Since then, I have caught a few more redfish in Texas, Florida, Virginia, and even here in Maryland, but none were larger than the 27″ fish, until last year. In September 2015, my fishing buddy John Rentch and I fished for redfish on a fishing reef in the Virginia portion of the Chesapeake Bay. Within a minute of dropping the bait to the bottom, the line started pulling out hard. I counted to 10 then set the hook. 15 minutes later I brought a personal best 38″ redfish to the surface. That was our only fish of the day, but it was a memorable one.
While Virginia does not have the great redfish reputation of other states farther south, it has been my go-to source for that prized gamefish.
As the 10-day fishing photo challenge draws to an end, I offer some photos of large and exciting tarpon. Like my quest for redfish, it took quite a while to get my first tarpon. I chartered guides in Florida several times over three years without success. Either the planned day was too windy to go where the tarpon were or we just did not find any. My fishing buddy Mike Paque from Oklahoma joined me on these trips.
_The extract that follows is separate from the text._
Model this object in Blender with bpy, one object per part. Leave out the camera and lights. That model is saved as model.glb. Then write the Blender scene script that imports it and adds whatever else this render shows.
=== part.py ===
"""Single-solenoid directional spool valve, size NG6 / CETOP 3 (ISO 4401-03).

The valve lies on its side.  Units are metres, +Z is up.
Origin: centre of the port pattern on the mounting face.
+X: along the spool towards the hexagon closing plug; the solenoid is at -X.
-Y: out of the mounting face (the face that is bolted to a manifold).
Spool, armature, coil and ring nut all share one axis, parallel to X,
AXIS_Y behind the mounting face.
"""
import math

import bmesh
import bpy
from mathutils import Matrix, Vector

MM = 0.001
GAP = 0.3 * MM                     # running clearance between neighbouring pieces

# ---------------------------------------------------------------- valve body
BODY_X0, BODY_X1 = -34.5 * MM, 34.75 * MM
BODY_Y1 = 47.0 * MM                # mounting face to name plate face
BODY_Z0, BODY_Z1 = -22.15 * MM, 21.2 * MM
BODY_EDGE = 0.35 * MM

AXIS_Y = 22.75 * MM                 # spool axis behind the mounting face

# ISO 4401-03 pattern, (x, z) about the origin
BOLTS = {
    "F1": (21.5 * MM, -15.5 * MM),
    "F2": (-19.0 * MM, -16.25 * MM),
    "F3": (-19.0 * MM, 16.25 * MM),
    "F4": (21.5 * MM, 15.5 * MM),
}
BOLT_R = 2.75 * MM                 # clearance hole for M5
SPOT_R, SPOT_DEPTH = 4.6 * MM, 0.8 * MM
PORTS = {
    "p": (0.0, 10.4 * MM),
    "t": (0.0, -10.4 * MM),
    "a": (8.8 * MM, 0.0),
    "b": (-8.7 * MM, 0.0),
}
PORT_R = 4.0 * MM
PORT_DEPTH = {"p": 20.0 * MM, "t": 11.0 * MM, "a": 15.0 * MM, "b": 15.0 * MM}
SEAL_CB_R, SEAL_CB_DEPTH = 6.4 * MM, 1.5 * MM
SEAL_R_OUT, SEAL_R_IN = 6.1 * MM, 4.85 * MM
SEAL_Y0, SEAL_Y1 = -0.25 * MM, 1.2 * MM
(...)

Mike and I tried again in May 2002. We booked two half-day trips on consecutive mornings. Part way through the first day, Mike got his tarpon. Shortly after that, I fulfilled my tarpon quest by bringing a 100-lb fish to boatside. The guide did not want to lift the fish from the water, so I posed for my glory shot with the mate holding the fish in the water.
Between the two half-day trips, we caught six tarpon weighing from 70 to 170 lb (I caught the 170-lb fish). After starting the ten days of fishing photos with my smallest fish caught on a hook, I end with my largest fish caught on a hook.